## What needs to be done
Give back the whole listing exactly as shown.

## Data shown
+ + + +

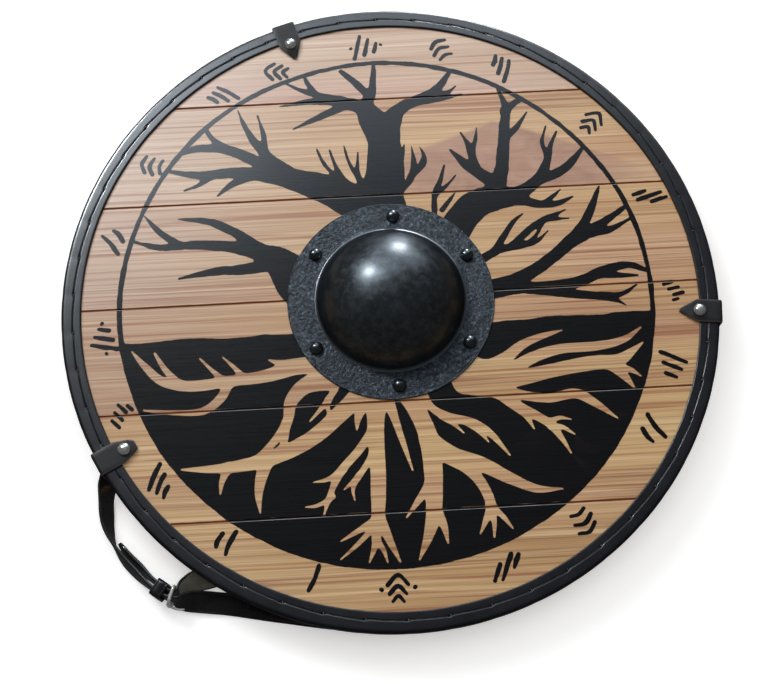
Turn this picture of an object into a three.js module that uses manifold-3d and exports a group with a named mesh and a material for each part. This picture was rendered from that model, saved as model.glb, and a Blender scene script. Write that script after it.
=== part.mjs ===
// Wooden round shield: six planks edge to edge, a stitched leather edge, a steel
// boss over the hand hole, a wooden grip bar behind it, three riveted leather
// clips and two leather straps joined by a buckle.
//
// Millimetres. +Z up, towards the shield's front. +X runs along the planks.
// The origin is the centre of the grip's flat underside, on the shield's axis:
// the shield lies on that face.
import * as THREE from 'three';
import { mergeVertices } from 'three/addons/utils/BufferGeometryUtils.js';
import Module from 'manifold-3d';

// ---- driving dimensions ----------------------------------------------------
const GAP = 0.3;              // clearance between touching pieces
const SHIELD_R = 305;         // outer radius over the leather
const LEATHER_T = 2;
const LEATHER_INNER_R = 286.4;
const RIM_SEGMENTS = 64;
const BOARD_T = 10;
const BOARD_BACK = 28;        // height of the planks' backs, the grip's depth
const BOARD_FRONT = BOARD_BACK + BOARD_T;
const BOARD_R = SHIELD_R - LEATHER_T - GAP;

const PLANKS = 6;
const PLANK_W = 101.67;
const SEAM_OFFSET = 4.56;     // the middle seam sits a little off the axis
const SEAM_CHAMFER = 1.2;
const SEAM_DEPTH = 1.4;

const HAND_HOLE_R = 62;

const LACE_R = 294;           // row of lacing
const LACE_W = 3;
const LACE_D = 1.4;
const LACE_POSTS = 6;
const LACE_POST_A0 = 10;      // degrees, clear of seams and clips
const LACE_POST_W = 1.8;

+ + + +

## Result of this task
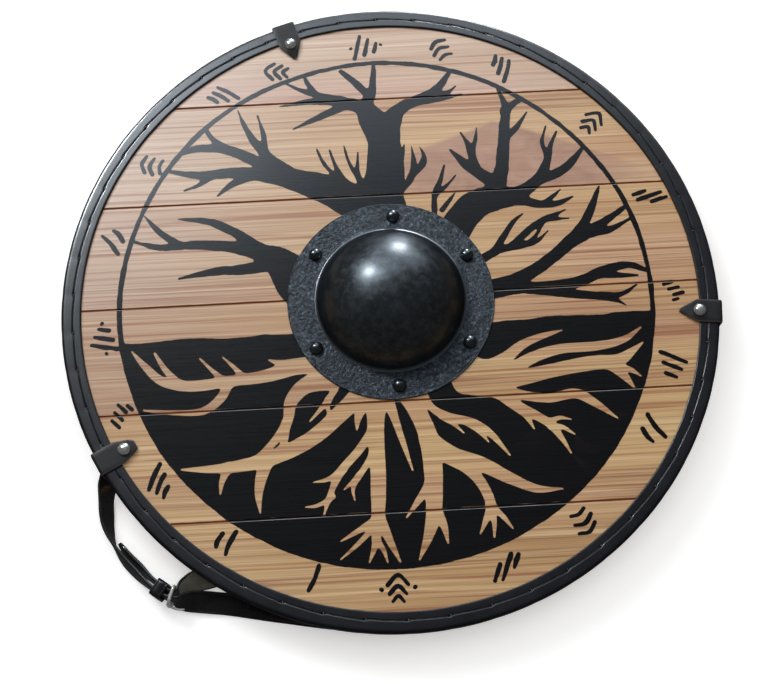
Turn this picture of an object into a three.js module that uses manifold-3d and exports a group with a named mesh and a material for each part. This picture was rendered from that model, saved as model.glb, and a Blender scene script. Write that script after it.
=== part.mjs ===
// Wooden round shield: six planks edge to edge, a stitched leather edge, a steel
// boss over the hand hole, a wooden grip bar behind it, three riveted leather
// clips and two leather straps joined by a buckle.
//
// Millimetres. +Z up, towards the shield's front. +X runs along the planks.
// The origin is the centre of the grip's flat underside, on the shield's axis:
// the shield lies on that face.
import * as THREE from 'three';
import { mergeVertices } from 'three/addons/utils/BufferGeometryUtils.js';
import Module from 'manifold-3d';

// ---- driving dimensions ----------------------------------------------------
const GAP = 0.3;              // clearance between touching pieces
const SHIELD_R = 305;         // outer radius over the leather
const LEATHER_T = 2;
const LEATHER_INNER_R = 286.4;
const RIM_SEGMENTS = 64;
const BOARD_T = 10;
const BOARD_BACK = 28;        // height of the planks' backs, the grip's depth
const BOARD_FRONT = BOARD_BACK + BOARD_T;
const BOARD_R = SHIELD_R - LEATHER_T - GAP;

const PLANKS = 6;
const PLANK_W = 101.67;
const SEAM_OFFSET = 4.56;     // the middle seam sits a little off the axis
const SEAM_CHAMFER = 1.2;
const SEAM_DEPTH = 1.4;

const HAND_HOLE_R = 62;

const LACE_R = 294;           // row of lacing
const LACE_W = 3;
const LACE_D = 1.4;
const LACE_POSTS = 6;
const LACE_POST_A0 = 10;      // degrees, clear of seams and clips
const LACE_POST_W = 1.8;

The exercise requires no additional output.